▸ EXERCISE DESCRIPTION: Write out all entries word for word.

(Records from a data collection)
↓
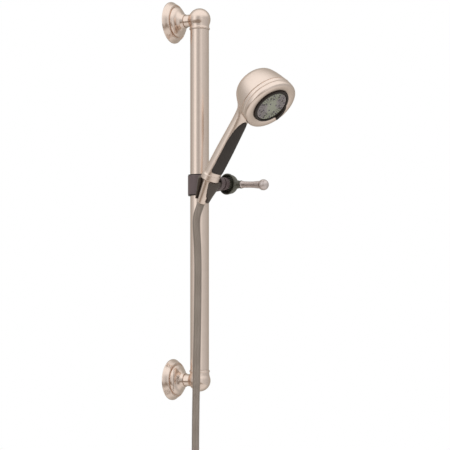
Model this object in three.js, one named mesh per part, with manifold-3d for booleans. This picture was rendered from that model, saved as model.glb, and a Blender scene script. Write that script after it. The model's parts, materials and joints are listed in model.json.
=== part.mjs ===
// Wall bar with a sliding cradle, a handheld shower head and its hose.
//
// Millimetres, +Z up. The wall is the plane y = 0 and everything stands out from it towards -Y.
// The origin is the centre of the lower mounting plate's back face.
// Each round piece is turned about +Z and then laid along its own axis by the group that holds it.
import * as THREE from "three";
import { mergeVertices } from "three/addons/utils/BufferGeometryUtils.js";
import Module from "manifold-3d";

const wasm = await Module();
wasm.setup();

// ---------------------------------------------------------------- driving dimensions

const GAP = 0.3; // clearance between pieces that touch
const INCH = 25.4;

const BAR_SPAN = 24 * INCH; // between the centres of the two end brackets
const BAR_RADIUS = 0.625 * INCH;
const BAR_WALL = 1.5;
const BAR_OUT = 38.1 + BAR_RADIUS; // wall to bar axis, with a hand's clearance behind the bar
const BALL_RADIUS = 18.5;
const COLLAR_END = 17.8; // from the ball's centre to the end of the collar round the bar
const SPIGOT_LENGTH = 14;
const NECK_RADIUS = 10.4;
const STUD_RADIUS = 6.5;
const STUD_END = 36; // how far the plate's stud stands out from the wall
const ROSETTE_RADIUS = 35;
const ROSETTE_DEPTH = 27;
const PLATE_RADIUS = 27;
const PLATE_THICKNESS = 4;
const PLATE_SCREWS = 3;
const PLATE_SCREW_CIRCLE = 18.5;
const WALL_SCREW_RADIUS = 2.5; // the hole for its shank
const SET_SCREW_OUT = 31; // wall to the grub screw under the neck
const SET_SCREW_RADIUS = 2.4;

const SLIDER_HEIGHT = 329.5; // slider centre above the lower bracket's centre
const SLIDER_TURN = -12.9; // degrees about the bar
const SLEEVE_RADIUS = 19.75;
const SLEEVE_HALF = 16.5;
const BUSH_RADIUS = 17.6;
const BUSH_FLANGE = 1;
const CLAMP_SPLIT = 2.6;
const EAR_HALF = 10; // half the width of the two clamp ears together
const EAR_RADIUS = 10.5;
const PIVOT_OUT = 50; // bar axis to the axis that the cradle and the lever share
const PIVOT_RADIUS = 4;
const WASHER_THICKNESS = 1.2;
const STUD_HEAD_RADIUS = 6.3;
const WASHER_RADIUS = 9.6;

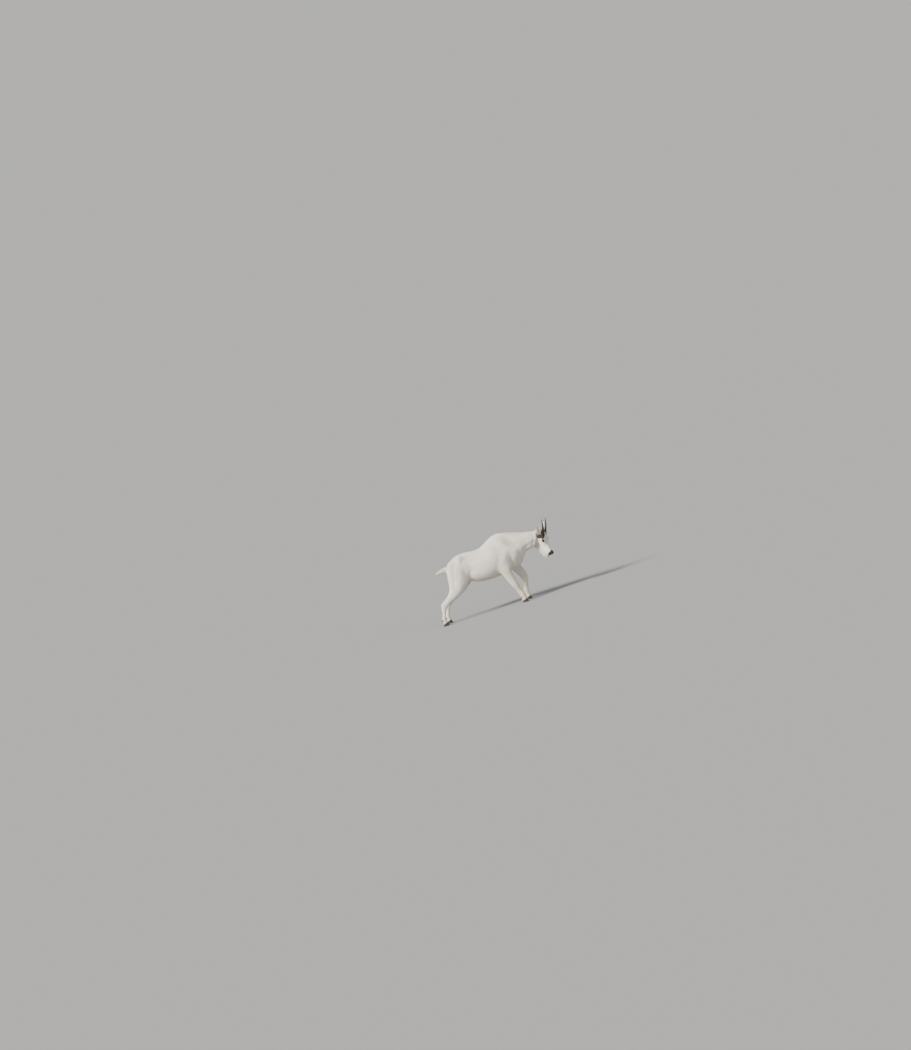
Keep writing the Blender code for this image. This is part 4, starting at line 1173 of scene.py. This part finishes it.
↑
▸ EXERCISE ANSWER:
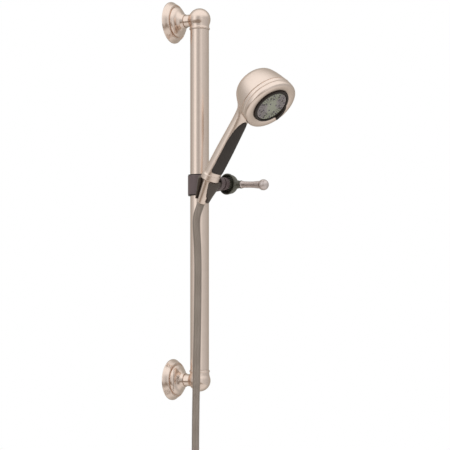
Model this object in three.js, one named mesh per part, with manifold-3d for booleans. This picture was rendered from that model, saved as model.glb, and a Blender scene script. Write that script after it. The model's parts, materials and joints are listed in model.json.
=== part.mjs ===
// Wall bar with a sliding cradle, a handheld shower head and its hose.
//
// Millimetres, +Z up. The wall is the plane y = 0 and everything stands out from it towards -Y.
// The origin is the centre of the lower mounting plate's back face.
// Each round piece is turned about +Z and then laid along its own axis by the group that holds it.
import * as THREE from "three";
import { mergeVertices } from "three/addons/utils/BufferGeometryUtils.js";
import Module from "manifold-3d";

const wasm = await Module();
wasm.setup();

// ---------------------------------------------------------------- driving dimensions

const GAP = 0.3; // clearance between pieces that touch
const INCH = 25.4;

const BAR_SPAN = 24 * INCH; // between the centres of the two end brackets
const BAR_RADIUS = 0.625 * INCH;
const BAR_WALL = 1.5;
const BAR_OUT = 38.1 + BAR_RADIUS; // wall to bar axis, with a hand's clearance behind the bar
const BALL_RADIUS = 18.5;
const COLLAR_END = 17.8; // from the ball's centre to the end of the collar round the bar
const SPIGOT_LENGTH = 14;
const NECK_RADIUS = 10.4;
const STUD_RADIUS = 6.5;
const STUD_END = 36; // how far the plate's stud stands out from the wall
const ROSETTE_RADIUS = 35;
const ROSETTE_DEPTH = 27;
const PLATE_RADIUS = 27;
const PLATE_THICKNESS = 4;
const PLATE_SCREWS = 3;
const PLATE_SCREW_CIRCLE = 18.5;
const WALL_SCREW_RADIUS = 2.5; // the hole for its shank
const SET_SCREW_OUT = 31; // wall to the grub screw under the neck
const SET_SCREW_RADIUS = 2.4;

const SLIDER_HEIGHT = 329.5; // slider centre above the lower bracket's centre
const SLIDER_TURN = -12.9; // degrees about the bar
const SLEEVE_RADIUS = 19.75;
const SLEEVE_HALF = 16.5;
const BUSH_RADIUS = 17.6;
const BUSH_FLANGE = 1;
const CLAMP_SPLIT = 2.6;
const EAR_HALF = 10; // half the width of the two clamp ears together
const EAR_RADIUS = 10.5;
const PIVOT_OUT = 50; // bar axis to the axis that the cradle and the lever share
const PIVOT_RADIUS = 4;
const WASHER_THICKNESS = 1.2;
const STUD_HEAD_RADIUS = 6.3;
const WASHER_RADIUS = 9.6;

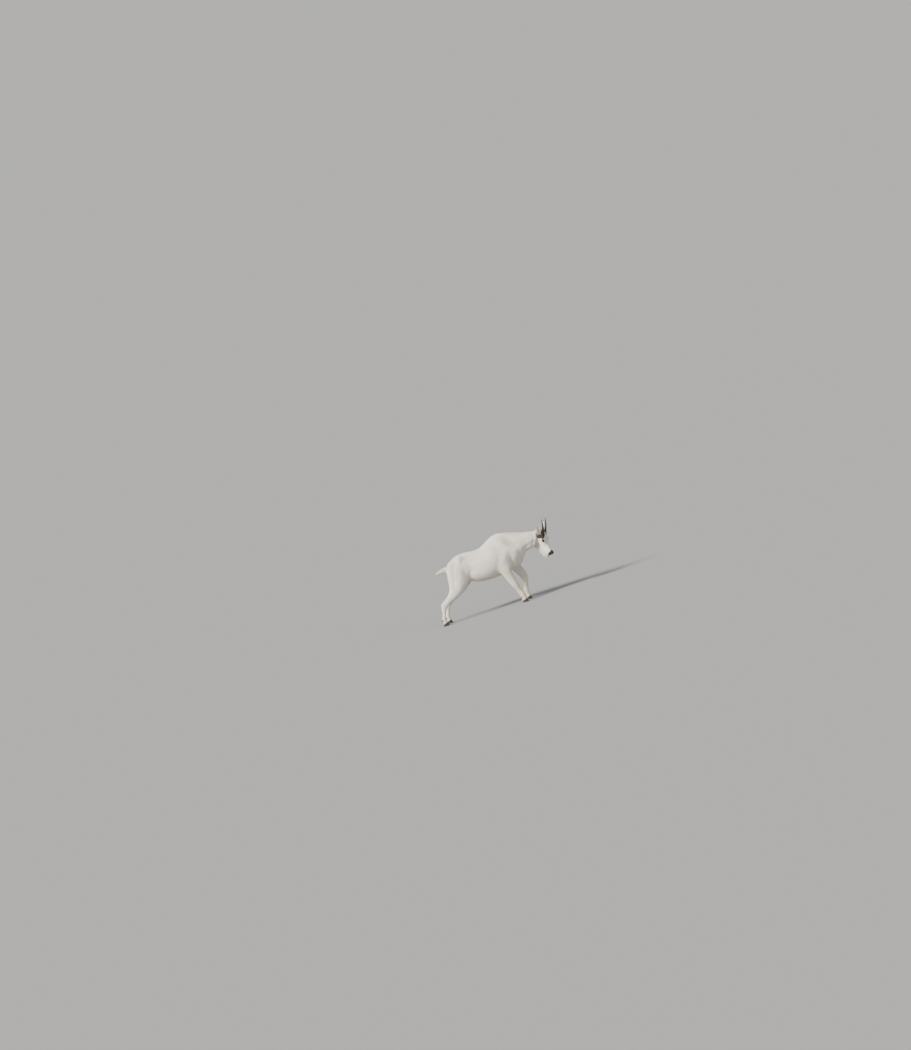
Keep writing the Blender code for this image. This is part 4, starting at line 1173 of scene.py. This part finishes it.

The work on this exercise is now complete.